Share your dilemmas and get honest opinions from other Mumsnetters.

To think you shouldn't post your nude photos next to photos of your children on social media

185 replies

DementedChicken · 23/02/2017 09:22

So i'm the step mother to 2 children, DSD 9 and DSS 11, I also have DD 10 who lives with me and DH, my step children stay with us 2 nights a week. Their mother does modelling on the side, a fair bit of which is not suitable for work NSFW - I just learnt that! It's very easy to find on the internet even though she goes by various character names. She did take them off her personal FB page and just had them on her modelling FB page, which she uses a different name altogether on but is using the surname of my DH which personally I think is a bit cheeky. It was created after they divorced, in fact she is heading towards divorce #2 and has photos of her new BF on there, so it's still in active use.

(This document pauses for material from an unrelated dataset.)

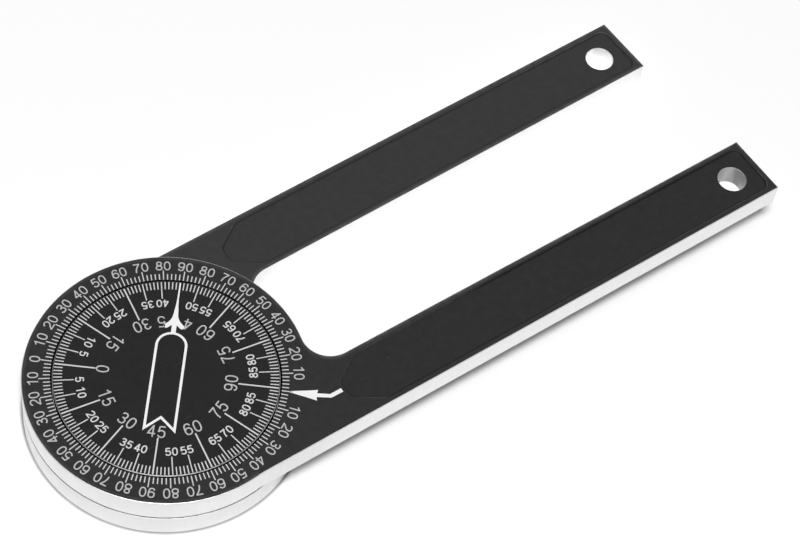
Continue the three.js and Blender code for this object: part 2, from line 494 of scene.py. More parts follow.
@dataclass(frozen=True)
class Effect:
    """A shader group that several finishes share.

    Attributes:
        name: Name of the group.
        inputs: Names and start values of its number inputs.
        outputs: Names of its number outputs.
        draw: Draws the nodes from the group's inputs, and returns the sockets for the outputs.
    """

    name: str
    inputs: dict[str, float]
    outputs: tuple[str, ...]
    draw: Callable[[Sketch, Any], tuple[Socket, ...]]

    def group(self) -> bpy.types.NodeTree:
        """Builds the group on first use.

        Returns:
            The group.
        """
        tree = bpy.data.node_groups.get(self.name)
        if tree:
            return tree
        tree = bpy.data.node_groups.new(self.name, "ShaderNodeTree")
        for label, start in self.inputs.items():
            socket = tree.interface.new_socket(label, in_out="INPUT", socket_type="NodeSocketFloat")
            socket.default_value = start
        for label in self.outputs:
            tree.interface.new_socket(label, in_out="OUTPUT", socket_type="NodeSocketFloat")
        sketch = Sketch(tree)
        results = self.draw(sketch, sketch.add("NodeGroupInput").outputs)
        sketch.add("NodeGroupOutput", dict(zip(self.outputs, results)))
        return tree

    def put(self, sketch: Sketch, **values: Any) -> Any:
        """Places the group in a material, with underscores for the spaces in its inputs' names."""
        inputs = {label.replace("_", " "): value for label, value in values.items()}
        return sketch.add("ShaderNodeGroup", inputs, node_tree=self.group()).outputs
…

Anyway, when you search her various names in Google, her photos come up and inbetween those are photos of the kids, not entirelly sure what control she can have over that but her IG and Twitter accounts are full of pictures of revealling/topless/sexual photos and inbetween she is uploading photos of the kids when they were babies or current photos in their school uniforms for example, with their names embroidered on the front and school emblem. That worries me as she has to block people who she describes as obsessed, she also gets weird requests such as worn panties or to do certain poses for people who have certain fetishes and yes fetish is one of the styles she goes for along with burlesque, lingerie, splashed yoghurt and smeared fruit, you catch my drift. She is in her early 30's a plus size model which she takes pride in being but then also loathes herself for it and would love to be slimmer. My DH never ever takes delight in me opening the door to her in my tight fitting clothes with size 6 waist while she stands there in baggy jumpers looking like she got dressed in charity shop in the dark. I don't know, maybe the homeless look is in this season and every season.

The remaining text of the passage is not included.